Joni Mitchell sings at the Mariposa Folk Festival at Innis Lake, Ont., on Aug. 12, 1967. Photo by JOHN MCNEILL/THE GLOBE AND MAIL

"I was so feminine then," Joni Mitchell tells author David Yaffe, looking back to the late 1960s. "I'm my own man now." Over the course of a singular career and in her private life, she would need to be.

Yaffe's new book is Reckless Daughter, a sympathetic profile of a complicated icon and fierce genius. A professor of humanities at Syracuse University and a music critic well versed in jazz and Bob Dylan, Yaffe thoughtfully details the albums, lovers and idiosyncratic musical progression of a seminal singer-songwriter, expressive painter and dedicated cigarette smoker.

What emerges early in Yaffe's book is the testosterone of the times. Mitchell attracted Svengalis like bears to honey: "She was a young woman dodging male authority in a man's world," the author explains. The ingénue's debut album in 1968 was advertised on Sunset Strip billboards with slogans such as "Joni Mitchell is 90-per-cent virgin."

Yaffe keeps things male orientated by mostly using quotes from folks with Y chromosomes - although he did interview Mitchell dozens of times - and by fully detailing the men and muses of Mitchell's healthily heterosexual life. Romantic partners included (but were not limited to) David Crosby, Graham Nash, Sam Shepard, Leonard Cohen, James Taylor, Jackson Browne, John Guerin, Don Alias (who allegedly beat her), husband Larry Klein and possibly/sort of Warren Beatty.

Mitchell, who on her radio hit Help Me from the summer of '74 rhymed "love again" with "trouble again," tells Yaffe that most of the men she met of her generation were "narcissistic, fair-weather types."

Although born in Alberta and raised in Saskatchewan, Mitchell's training ground as a performer was in Toronto. Yaffe doesn't spend a lot of time on her Yorkville days, but does throw fans of folk-scene Canadiana a few bones, including anecdotes about Mitchell's frustration with Gordon Lightfoot (who had no advice for her) and a dry-witted club owner.

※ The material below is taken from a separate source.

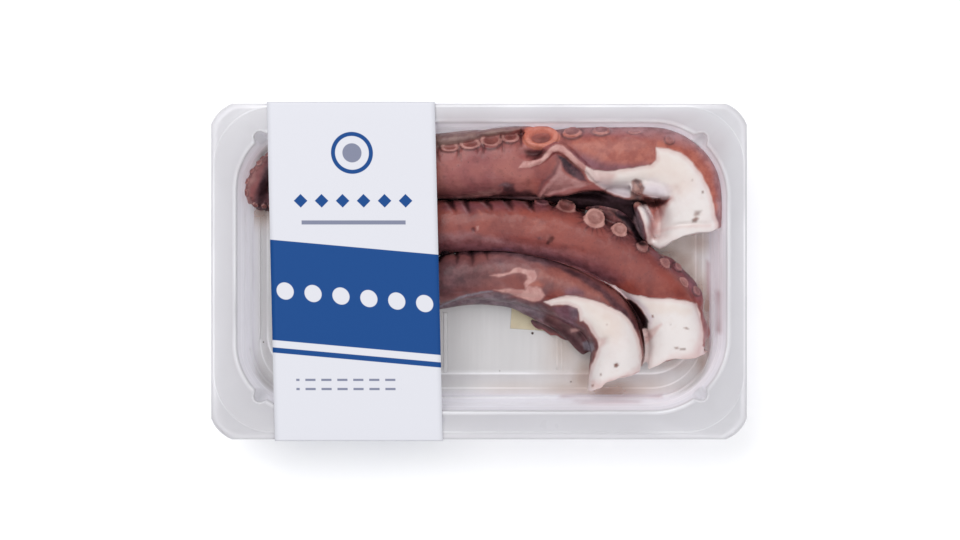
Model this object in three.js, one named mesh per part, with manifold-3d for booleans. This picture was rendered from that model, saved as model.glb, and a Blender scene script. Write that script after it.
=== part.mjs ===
// Cooked octopus arms in a sealed retail tray, in millimetres, +Z up.
//
// A thermoformed clear tray stands on the floor of the frame. Three cooked arms lie in it, each cut
// off square at its thick end and tapering to a curled tip. A lidding film is sealed on the tray's
// flange, and a printed board sleeve is wrapped round tray and film. +X runs along the tray's long
// side, towards the arms' cut ends. The origin is at the middle of the foot print.
import * as THREE from "three";
import { mergeVertices } from "three/addons/utils/BufferGeometryUtils.js";
import Module from "manifold-3d";

const wasm = await Module();
wasm.setup();

// ---------------------------------------------------------------- driving dimensions
const PACK_LENGTH = 235;
const PACK_WIDTH = 147.2;
const TRAY_TOP = 30; // the flange's upper face above the ground
const BOARD = 0.45; // thickness of the sleeve's board
const SHEET = 0.5; // thickness of the tray's plastic
const FILM = 0.2; // thickness of the lidding film
const PLAY = 0.3; // gap between pieces that rest on or against each other
const SKIN_GAP = 0.05; // gap between sheets that are stuck or sealed together

// ---------------------------------------------------------------- tray
const TRAY_FOOT = BOARD + SKIN_GAP;
const MOUTH = { length: 216, width: 127.4, radius: 30, rightRadius: 33, x: 1.2, y: 2.1 };
const CORNER_CUT = 9.2; // how much of each side the flange's clipped corner takes
const CORNER_BULGE = 1.4; // how far the clipped corner bows out past a straight cut
const SEAL = { inset: 1.2, frontInset: 3.2, radius: 26, drop: 0.6, slope: 0.5 };
const LUG_TURN = (50 * Math.PI) / 180; // where in the corner's quarter turn the lug stands
const LUG = { radius: 2.9, outside: 0.2, depth: 8 }; // round pocket in each corner of the mouth
const FLOOR_TOP = TRAY_FOOT + SHEET + 1.25; // upper face of the floor's raised panel

// The inside of the tray from its mouth to its floor: how far in from the mouth, and how high.
const WALL = [
  { inset: 0, z: TRAY_TOP, lug: true },
  { inset: 0.9, z: TRAY_TOP - 1.3, lug: true },
  { inset: 1.9, z: TRAY_TOP - LUG.depth, lug: true },
  { inset: 2.1, z: TRAY_TOP - LUG.depth - 0.4, lug: false },
  { inset: 3.9, z: 7, lug: false },
  { inset: 5.4, z: 3.2, lug: false },
  { inset: 7.6, z: TRAY_FOOT + SHEET, lug: false },
  { inset: 11.8, z: TRAY_FOOT + SHEET, lug: false },
  { inset: 13.4, z: FLOOR_TOP, lug: false },
];

// ---------------------------------------------------------------- sleeve and label
const SLEEVE = { width: 73.6, middle: -54.4, skew: -0.0237, lean: -0.06, footHalf: 61 };
const SLEEVE_EDGE = 1.9; // height of the sleeve's upright strip along the flange's edge
const LABEL = { length: 16, width: 11, thick: 0.15, x: 22, y: -20.5, turn: -0.07 };

// ---------------------------------------------------------------- arms
const ARM_BED = FLOOR_TOP + PLAY;
const ARM_SIDES = 12;
const RING_STEP = 6.2; // length of an arm between two rings of its mesh
const SUCKER_SIDES = 6;
const LEAST_SUCKER = 5.6; // smaller suckers than this diameter aren't modelled
const RIM_HEIGHT = 0.3; // how far a sucker stands out, as a share of its diameter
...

It's not in the book, but a review in The Globe and Mail in 1967 was strikingly dismissive. Referring to a quip from Mitchell at Toronto's Riverboat club about having blues in her repertoire, writer Peter Goddard scoffed, declaring that for Mitchell, the blues were "the contented blues of a well-bred, well-heeled, well-informed ex-Saskatoon female folk-singer."

Mitchell was born Roberta Joan Anderson in 1943, the lone child of conservative parents Myrtle and William. The former, as Yaffe tells it, was unhappy in marriage and motherhood. The line in Mitchell's The Tea Leaf Prophecy came from Myrtle's advice to her only daughter: "Don't have kids when you get grown."

At the age of 10, she (and Neil Young) survived a polio epidemic that left her with a weak left hand that eventually resulted, according to Yaffe, in Mitchell's innovative guitar tunings. Mitchell believed her parents' judgment to be unsound, and blames her overbite on them. "So," she tells Yaffe, "I had to be my own person very young."

She fled the Prairies pregnant with a baby she would give up for adoption while living in Toronto in 1965. Soon after, she married and fairly quickly divorced Chuck Mitchell, an American folk singer who was not in her league musically. Mitchell describes her first husband as her "first major exploiter," but there was probably some exploiting being done on both sides - a point Yaffe fails to raise. Indeed, the author is firmly on Mitchell's side. When he does bring up her spitefulness (as it pertains to fellow folk sirens Joan Baez and Judy Collins), it is presented without comment.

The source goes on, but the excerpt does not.